STATED GOAL —
Pick every line from the data that holds the word "handed".

——————————

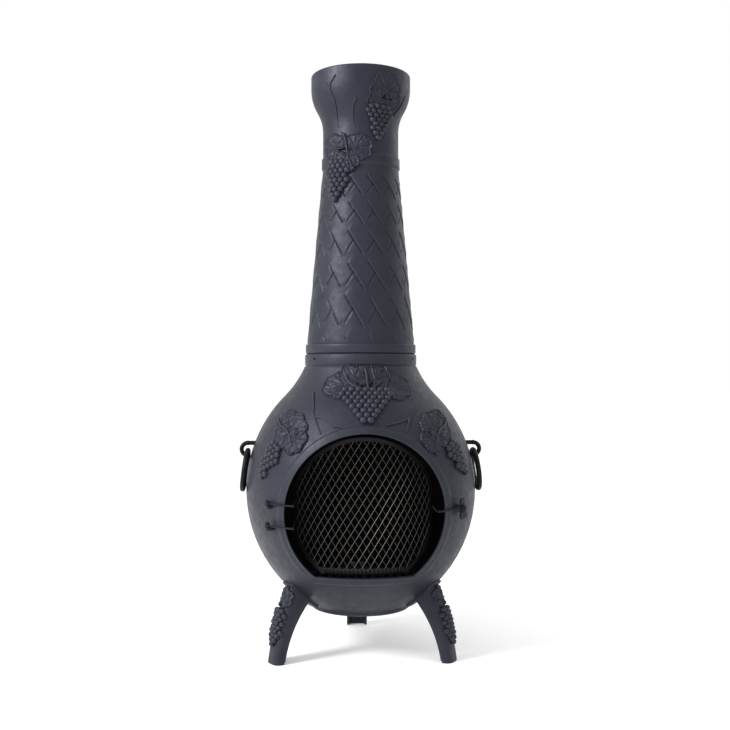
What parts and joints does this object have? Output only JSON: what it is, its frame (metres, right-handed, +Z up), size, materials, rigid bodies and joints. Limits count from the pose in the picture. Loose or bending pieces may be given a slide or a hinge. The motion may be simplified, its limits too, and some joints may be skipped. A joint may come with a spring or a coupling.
{
  "type": "chiminea",
  "caption": "Free-standing cast chiminea with a grape-vine flue, round mouth, swing-out spark screen, turn latch, ring handles, fire grate and legs.",
  "frame": {"origin": "on the flue axis at floor level, midway under the three feet", "axes": "+Z up along the flue, the mouth faces -Y, +X to the right of someone facing the mouth"},
  "size_m": [0.567, 0.5077, 1.346],
  "materials": {
    "cast_paint": "satin charcoal heat paint on sand-cast iron",
    "arm_paint": "satin charcoal heat paint on steel rod",
    "black_steel": "satin black paint",
    "mesh_wire": "dull heat-darkened wire",
    "fasteners": "dark zinc and paint",
    "raw_iron": "rough heat-browned iron"
  },
  "bodies": {
    "chiminea": {"chimney_stack": "cast_paint", "body_front": "cast_paint", "body_rear": "cast_paint", "seam_bolts": "fasteners", "seam_nuts": "fasteners", "collar_screws": "fasteners", "leg_front_left": "cast_paint", "leg_front_right": "cast_paint", "leg_rear": "cast_paint", "leg_bolts": "fasteners", "leg_nuts": "fasteners", "hook_left": "black_steel", "hook_right": "black_steel", "hook_nuts": "fasteners", "hinge_pins": "black_steel", "latch_screw": "cast_paint", "latch_washer": "fasteners", "fire_grate": "raw_iron"},
    "screen": {"screen_frame": "black_steel", "screen_mesh": "mesh_wire", "screen_hem": "black_steel", "screen_hinge_arms": "arm_paint", "screen_latch_arm": "arm_paint"},
    "latch": {"latch_lever": "black_steel"},
    "handle_left": {"ring_handle_left": "black_steel"},
    "handle_right": {"ring_handle_right": "black_steel"}
  },
  "joints": [
    {"name": "screen_swing", "type": "hinge", "parent": "chiminea", "child": "screen", "pos_m": [-0.21143, -0.17741, 0.342], "axis": [0, 0, -1], "range_deg": [0, 120]},
    {"name": "latch_turn", "type": "hinge", "parent": "chiminea", "child": "latch", "pos_m": [0.21397, -0.17827, 0.3525], "axis": [0.7683, -0.6401, 0], "range_deg": [-8, 82]},
    {"name": "handle_left_swing", "type": "hinge", "parent": "chiminea", "child": "handle_left", "pos_m": [-0.264, -0.017, 0.4691], "axis": [0, 1, 0], "range_deg": [0, 170]},
    {"name": "handle_right_swing", "type": "hinge", "parent": "chiminea", "child": "handle_right", "pos_m": [0.264, -0.017, 0.4691], "axis": [0, -1, 0], "range_deg": [0, 170]}
  ]
}
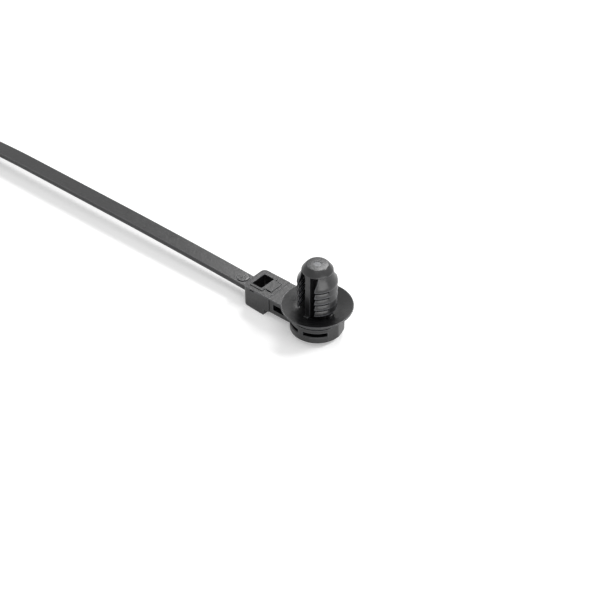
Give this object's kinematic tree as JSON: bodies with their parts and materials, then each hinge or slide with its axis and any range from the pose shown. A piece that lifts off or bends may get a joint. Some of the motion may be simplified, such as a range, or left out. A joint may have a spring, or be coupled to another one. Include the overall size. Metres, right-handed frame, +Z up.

——————————

TASK OUTPUT —
What parts and joints does this object have? Output only JSON: what it is, its frame (metres, right-handed, +Z up), size, materials, rigid bodies and joints. Limits count from the pose in the picture. Loose or bending pieces may be given a slide or a hinge. The motion may be simplified, its limits too, and some joints may be skipped. A joint may come with a spring or a coupling.
Give this object's kinematic tree as JSON: bodies with their parts and materials, then each hinge or slide with its axis and any range from the pose shown. A piece that lifts off or bends may get a joint. Some of the motion may be simplified, such as a range, or left out. A joint may have a spring, or be coupled to another one. Include the overall size. Metres, right-handed frame, +Z up.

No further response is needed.